In Choosing Sides, the focus shifts to Jonathan Rossi, another sixth grader who is not only a good student but also a fine basketball player. Jon's father wants his younger son to devote his free time to developing his game, just as Jon's older brother has with football, but Jon begins to find other directions and interests. His friends at middle school are interested in music and books, and he begins to find the demands of his father and of team sports too much for him. When a class assignment takes on real-life meaning for Jon, he learns that he has to stand up for himself. Reviewing the novel in School Library Journal, Katharine Bruner commented that it was "heartening to find a protagonist who does not have to be antisports in order to enjoy music and literature." Bruner also felt that Cooper's "view is keenly focused and convincing," and that the plot goes forward "at a sprightly pace."

The series continues with The New, Improved Gretchen Hubbard, which features the formerly overweight Gretchen, dubbed "Hippo Hubbard." But after a Christmas-time crash diet and a makeover including a new haircut and clothes, Gretchen returns to school a changed girl.
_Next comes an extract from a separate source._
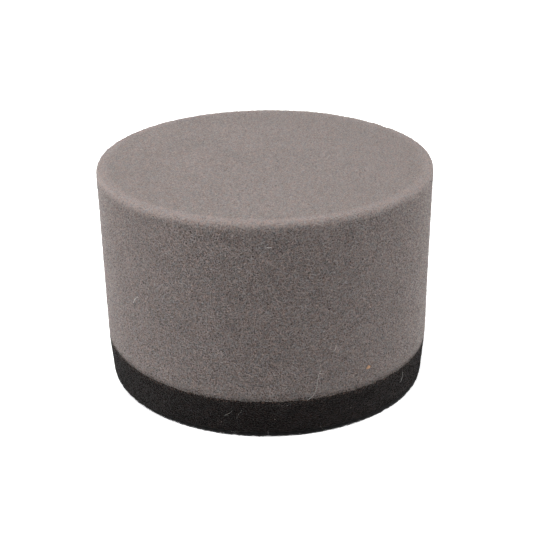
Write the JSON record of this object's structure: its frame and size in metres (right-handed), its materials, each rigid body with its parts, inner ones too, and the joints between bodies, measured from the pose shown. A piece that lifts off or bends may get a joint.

With the attentions of a fifteen-year-old actor thrown her way, Gretchen positively blossoms. The actor, Tim, who is working on a movie filmed locally, finally asks her out, and Gretchen, on a dare from friends, accepts. Soon, however, she finds herself over her head not only in her social life, but with her parents' impending divorce as well as school work. "This latest series entry realistically explores the changes that come from weight loss," observed Jana R. Fine in a School Library Journal review of this fourth and final series title. Fine also commended the "convincing" characters and "well-structured story line" in Cooper's novel.

Cooper's next production for young readers was her four-volume "Frances in the Fourth Grade" series. Frances is a bright and plucky fourth grader, introduced in the lead-off title, Frances Takes a Chance. Here, she gets a new haircut as well as a new best friend. Frances's self-image continues to improve as her friendship with Polly Brock solidifies and as she begins to learn how to be her own person. The everyday adventures of Frances continue in Frances Dances, in which the young girl begins ballet and decides to test her self-confidence by dancing in the school pageant. Frances Four Eyes and Frances and Friends completes the quartet of novels. A reviewer for Publishers Weekly called the first two novels in the series "upbeat," and further noted that Cooper presents a "winning balance between Frances's home life and fourth grade year."

Cooper's "Hollywood Wars" series deals with the social pressures of teen life. In My Co-Star, My Enemy, fifteen-year-old Alison Blake suddenly finds herself with a role in a television show. Unfortunately, Alison's good luck results in the animosity of fellow cast-member Jamie, also fifteen, whose six-year acting career seems to be near an end. In addition to providing a look at how a television show is filmed, the series follows the changes that rising popularity makes in Alison's formerly quiet life. A contributor for Publishers Weekly felt that the "series gets off to a good start with this solid commercial offering." In the second offering in the series, Lights, Camera, Attitude, Alison prepares for her new television series, Sticks and Stones, but at the same time has to deal with not only a jealous boyfriend but also a manipulative friend. Jamie, meanwhile, has her own problems with a new diet and her father, who is as forceful and overbearing as ever. In Seeing Red, Alison must deal with her stage fright or else Jamie is sure to steal the limelight from her. In the final installment, Trouble in Paradise, an overly zealous fan could prove a danger to Alison.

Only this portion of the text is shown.